If you’ve seen any of the promotional materials for Warp, you’ll have seen the way the protagonist, the cute little alien Zero, uses his warping powers against the scientists and soldiers that have captured him.
When Splosion Man was similarly trapped, he got revenge on the scientists who held him with his explosions, turning them into cartoony hunks of meat. Zero, on the other hand, gets his revenge by warping inside scientists and guards, and then inflating them until they explode in a shower of blood. It’s not particularly funny after the first time, and watching the soldiers screaming and dying as you spin the stick feels weird almost immediately.
This misguided visceral excessiveness is symptomatic of Warp’s larger design issues – it’s a game that suffers from uncertainty, and a lack of overarching vision. Simply put, it’s often hard to say what it is, exactly, that Warp is trying to do.
Warp is a puzzle game at heart, but with a healthy dollop of stealth mixed in. As you wander through each room of the facility, warping through walls and figuring out the way forward, you’ll often have to deal with armed guards, turrets, explosives, and various other one-hit-kill obstacles. Using your handful of abilities (you start with a basic warp move, but unlock three other powers as the game goes on), you need to bypass these obstacles, often by warping inside and exploding them, without dying yourself. This means quite a lot of sneaking around and creating distractions for your enemies to fire at, but the AI is extremely erratic, and their reactions to your efforts are often illogical. Your ability to take down your enemies sometimes comes down to whether you have good or bad luck, which is a shame.
When Warp’s ideas are coupled with smart room design, which does happen quite a few times throughout, it works well. The second ability you unlock, which lets you switch places with various objects, leads to some pretty fun and creative puzzle scenarios. Often though, Warp feels like a puzzle game in search of actual puzzles. The game struggles to really tap into ingenious ways of using your powers, and the solution to getting through most rooms is immediately obvious. The first time you create a spectral version of yourself to trick a guard into shooting an object behind you is cool, but then the game asks you to do it over and over again.
Still, sometimes things just really come together nicely in Warp.

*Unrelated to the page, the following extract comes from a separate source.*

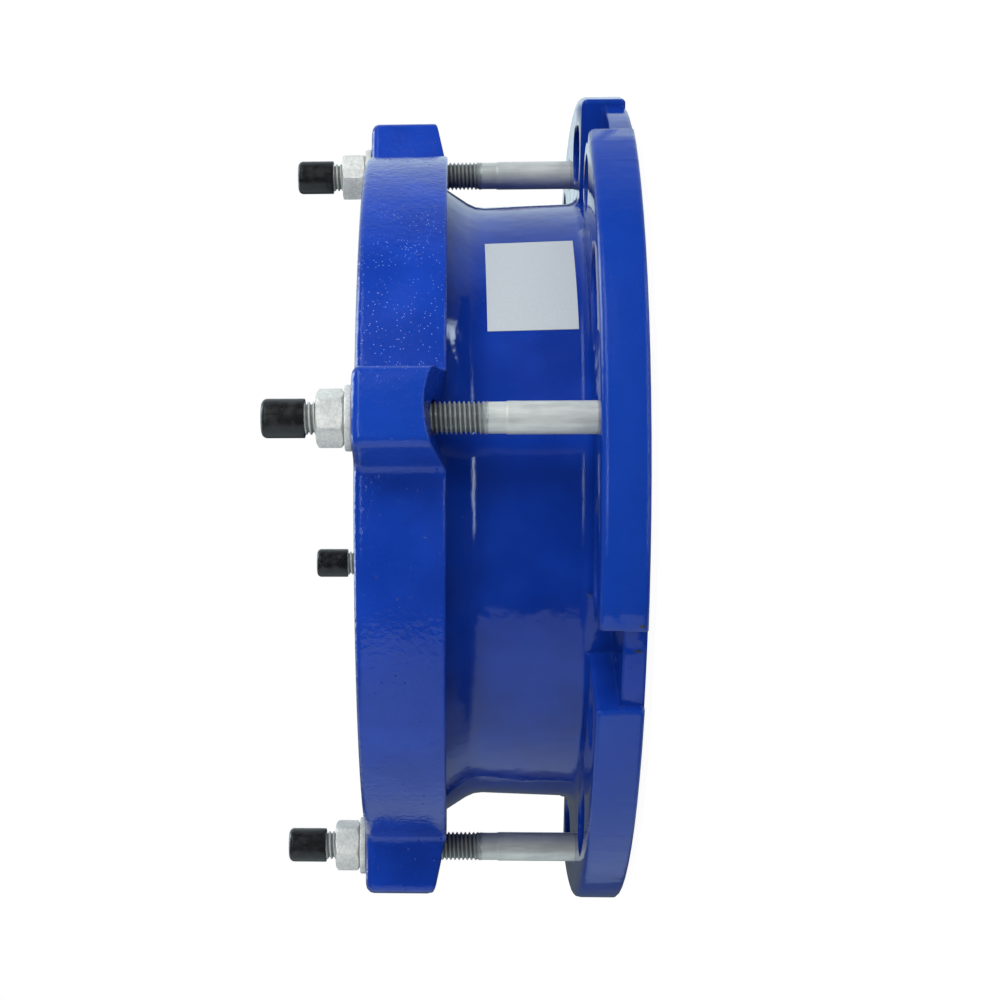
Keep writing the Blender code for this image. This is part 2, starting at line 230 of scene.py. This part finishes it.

Zipping around a room, just barely avoiding gunfire and hijacking back and forth between bodies, can be moderately thrilling. It never quite feels like an intentional piece of the design, more a by-product of your own creativity, but these moments are great nevertheless.
Unfortunately, there are even more moments scattered throughout that are just plain irritating. For a game reliant on precision warping, the controls just aren’t very precise. You can’t control the distance of your warp, only the angle, which makes some later sections very frustrating.
You’ll frequently accidentally warp in then straight back out of objects, getting spotted in the process. And unless you find enough ‘grub’ collectibles around the facility and purchase certain upgrades, Zero is a cumbersome little bugger, which adds to the frustrations. Also scattered throughout the game are ‘challenge rooms’, which gives you an optional task and time limits to aim for. They’re only really for players who get really stuck into the game, but they do extend the game quite a bit if you’re dedicated.
Warp isn’t a bad little game by any means, and in its better moments it can be easy to forget all the surrounding problems. But it’s a hard game to get really enthusiastic about, and all too easy to walk away from when you hit a frustrating section.